The healthcare industry is revolutionizing oncology and it would not be an overstatement to hold Big Data as being largely responsible for this revolution. Taking breast cancer as an example, the Big Data revolution has given rise to a multitude of treatment options with the potential to further personalize the diagnosis.

Unlike IT, finance and/or automobile sector(s), the healthcare industry has, for a long time, remained deprived of the Big Data benefits. In the absence of Big Data to draw insightful analysis from, doctors would scrutinize only a handful of data sets and prescribe treatments based on the corresponding analysis.

Such treatments, however, are more general than personal. For instance, statistics shows that only 3-4% of cancer patients participate in clinical trials while the data from the remaining 96% of cancer population largely remains untapped. This 3-4% of patients are mostly young, healthy, and highly likely to benefit from treatment. But in practice, people who end up receiving medications resulting from those trials do not match this profile, and thus largely remain uncured.
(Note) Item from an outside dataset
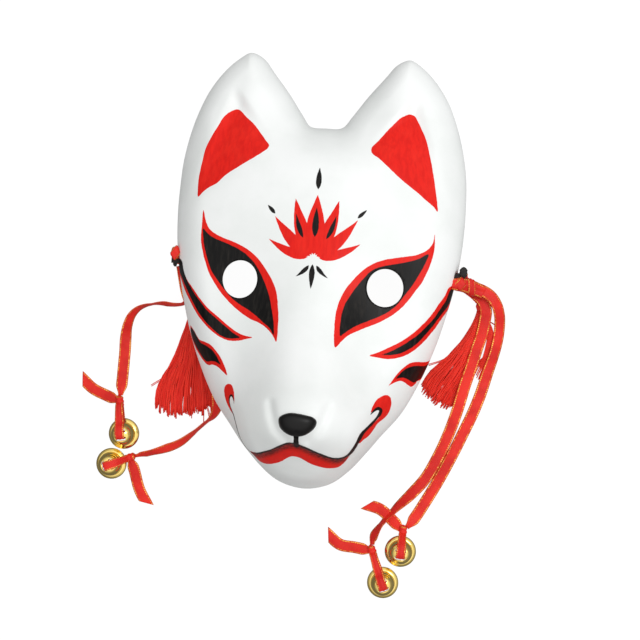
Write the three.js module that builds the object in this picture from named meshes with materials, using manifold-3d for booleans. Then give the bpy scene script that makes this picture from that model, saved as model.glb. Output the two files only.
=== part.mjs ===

It is estimated that nearly 75% of cancer treatments don’t work, and billions of dollars spent on cancer drugs are wasted in this process.

Far and away, the relative lag in adopting Big Data in the healthcare industry can be attributed to patients’ confidentiality concerns, besides the lack of IT infrastructures to handle and store such heterogeneous and large-scale data which comprises of the patient’s personal, clinical, genetic, and molecular information from pre-treatment and pre-diagnostic phase to post-diagnostic and post-treatment phase.

However, with the introduction of Big Data in the form of electronic medical records (EMRs) and accessible databases, doctors could start to learn from more than just those patients used in clinical trials.

The figures below show the relative percentages of diagnosed and death cases resulting from breast cancer in nine prime areas of the US: San Francisco, Connecticut, Detroit, Hawaii, Iowa, New Mexico, Seattle, Utah, and Atlanta, from 1975-2012 (Data Source: National Center for Health Statistics, Centers for Disease Control and Prevention). According to estimations till 2015, approximately 2 million people were affected from breast cancer in the US alone.

 

Figure 1: Percentage of diagnosed breast cancer cases per 100,000. The percentage was the highest (around 130%) for white females, while the lowest for white males (around 2%)

Figure 1: Percentage of diagnosed breast cancer cases per 100,000. The percentage was the highest (around 130%) for white females, while the lowest for white males (around 2%)

 

Figure 2: Percentage of death cases resulting from breast cancer per 100,000. The percentage was the highest for black females (around 38%), while the lowest for white males (around 1%)

Figure 2: Percentage of death cases resulting from breast cancer per 100,000. The percentage was the highest for black females (around 38%), while the lowest for white males (around 1%)

Figure 1: Percentage of diagnosed breast cancer cases per 100,000. The percentage was the highest (around 130%) for white females, while the lowest for white males (around 2%)

Figure 3 is of prime importance as it reflects the change in death percentage year after year from 1975 to 2012.  The lowest panel of the time series plot shows that there has been a steady decline in the death percentage from 19% to 12%, from 1990 onwards. The reason for this marked decrease is likely to be attributed to the introduction and advancement of Big Data in hospitals and cancer diagnosis.

With Big Data, there is a promising opportunity to influence a significant decrease in the death rates due to cancer or any such hazardous disease. With data analytics, doctors would be able to see what therapies worked best with most patients in similar circumstances, for example, or they’d be able to evaluate their own outcomes with, say, breast cancer treatment against those of other specialists across the nation and correct any deficiencies quickly.

They would also be able to track in real-time what lots of patients are experiencing during their treatment, and later on in their cure. Not only this, the data could also shine a spotlight on cost-effective therapies and, conversely, on wasteful health care spending. It can help match more patients with suitable clinical trials, thus speeding up the development and approval of new medicines.